REQUIREMENT
What lies from the line containing "on the floor." through the line containing "zip(*points))), Vector(map(max, zip(*points)))"? Print exactly those lines, with both ends, and no others.

DATA PROVIDED

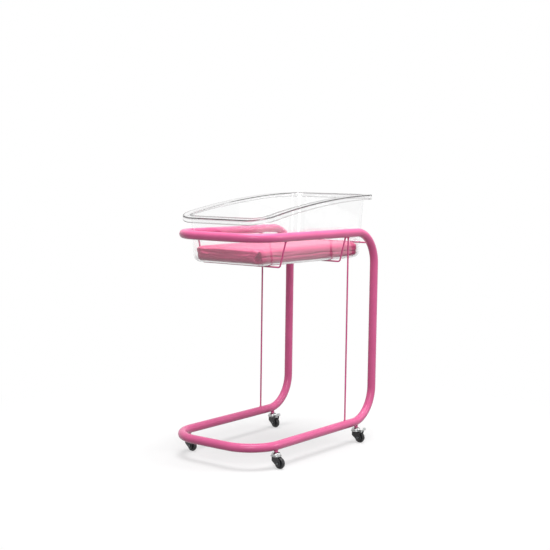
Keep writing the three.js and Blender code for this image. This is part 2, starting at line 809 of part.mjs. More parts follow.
function pedal() {
  const plate = toSolid(sidePlate(pedalOutline(), -pedalHalfWidth, pedalHalfWidth));
  const reach = pedalHalfWidth + cutOverrun;
  const bore = crosswiseRod(pedalPinDiameter / 2 + seatGap, -reach, reach, 0, 0);
  return toGeometry(plate.subtract(toSolid(bore)));
}

for (const place of casterPlaces) {
  const caster = new THREE.Group();
  caster.position.set(place.x, place.y, 0);
  caster.rotation.z = THREE.MathUtils.degToRad(trailDegrees[place.name]);
  bassinet.add(caster);

  addPiece(`${place.name}_caster_boss`, casterBoss(), 'powderCoat', caster);
  addPiece(`${place.name}_caster_stem`, casterStem(), 'zincPlate', caster);
  addPiece(`${place.name}_caster_bell`, bearingBell(), 'zincPlate', caster);
  addPiece(`${place.name}_caster_crown`, crown(), 'zincPlate', caster);
  addPiece(`${place.name}_fork`, fork(place.braked), 'blackNylon', caster);

  const wheel = new THREE.Group();
  wheel.position.set(casterTrail, 0, wheelRadius);
  caster.add(wheel);
  addPiece(`${place.name}_axle_bolt`, axleBolt(), 'zincPlate', wheel);
  addPiece(`${place.name}_axle_nut`, axleNut(), 'zincPlate', wheel);
  addPiece(`${place.name}_tyre`, tyre(), 'blackRubber', wheel).rotation.x = Math.PI / 2;
  addPiece(`${place.name}_hub`, hub(), 'greyNylon', wheel).rotation.x = Math.PI / 2;

  if (place.braked) {
    const pivot = new THREE.Group();
    pivot.position.set(pedalPinPlace, 0, pedalPinHeight);
    caster.add(pivot);
    const pin = crosswiseRod(pedalPinDiameter / 2, -legOuter, legOuter, 0, 0, wireSides);
    addPiece(`${place.name}_pedal_pin`, pin, 'zincPlate', pivot);
    addPiece(`${place.name}_brake_pedal`, pedal(), 'zincPlate', pivot);
  }
}

// The origin goes under the middle of the whole object, on the floor.
bassinet.updateMatrixWorld(true);
const bounds = new THREE.Box3().setFromObject(bassinet, true);
const middle = bounds.getCenter(new THREE.Vector3());
bassinet.position.set(-middle.x, -middle.y, -bounds.min.z);

export default bassinet;
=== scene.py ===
import bpy
import bmesh
import json
import math
import numpy as np
from mathutils import Matrix, Vector


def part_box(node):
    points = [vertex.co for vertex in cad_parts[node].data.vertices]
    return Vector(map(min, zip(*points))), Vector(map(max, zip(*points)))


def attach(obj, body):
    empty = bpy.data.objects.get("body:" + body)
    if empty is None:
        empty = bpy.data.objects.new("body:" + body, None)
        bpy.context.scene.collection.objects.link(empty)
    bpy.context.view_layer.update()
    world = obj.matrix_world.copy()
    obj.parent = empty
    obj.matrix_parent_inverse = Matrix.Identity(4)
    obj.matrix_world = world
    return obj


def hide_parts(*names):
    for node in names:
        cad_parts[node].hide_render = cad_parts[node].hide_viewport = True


# Hospital bassinet: powder-coated tube frame, clear tub, covered mattress, four casters.
# Metres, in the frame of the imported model: +Z up, +X to the head end, -Y is the near side.
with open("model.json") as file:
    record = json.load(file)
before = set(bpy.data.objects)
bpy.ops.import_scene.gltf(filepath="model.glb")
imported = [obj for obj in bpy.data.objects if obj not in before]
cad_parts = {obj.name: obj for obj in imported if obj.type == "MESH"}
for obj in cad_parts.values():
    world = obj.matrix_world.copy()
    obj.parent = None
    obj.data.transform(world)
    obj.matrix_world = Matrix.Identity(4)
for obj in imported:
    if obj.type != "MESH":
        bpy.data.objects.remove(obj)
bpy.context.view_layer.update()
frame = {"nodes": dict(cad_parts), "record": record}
print("frame loaded")


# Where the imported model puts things

def middle(node):
    low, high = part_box(node)
    return (np.array(low) + np.array(high)) / 2


def levels(node):
    # Bottom and top of a node's box
    low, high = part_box(node)
    return low[2], high[2]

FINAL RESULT
// The origin goes under the middle of the whole object, on the floor.
bassinet.updateMatrixWorld(true);
const bounds = new THREE.Box3().setFromObject(bassinet, true);
const middle = bounds.getCenter(new THREE.Vector3());
bassinet.position.set(-middle.x, -middle.y, -bounds.min.z);

export default bassinet;
=== scene.py ===
import bpy
import bmesh
import json
import math
import numpy as np
from mathutils import Matrix, Vector


def part_box(node):
    points = [vertex.co for vertex in cad_parts[node].data.vertices]
    return Vector(map(min, zip(*points))), Vector(map(max, zip(*points)))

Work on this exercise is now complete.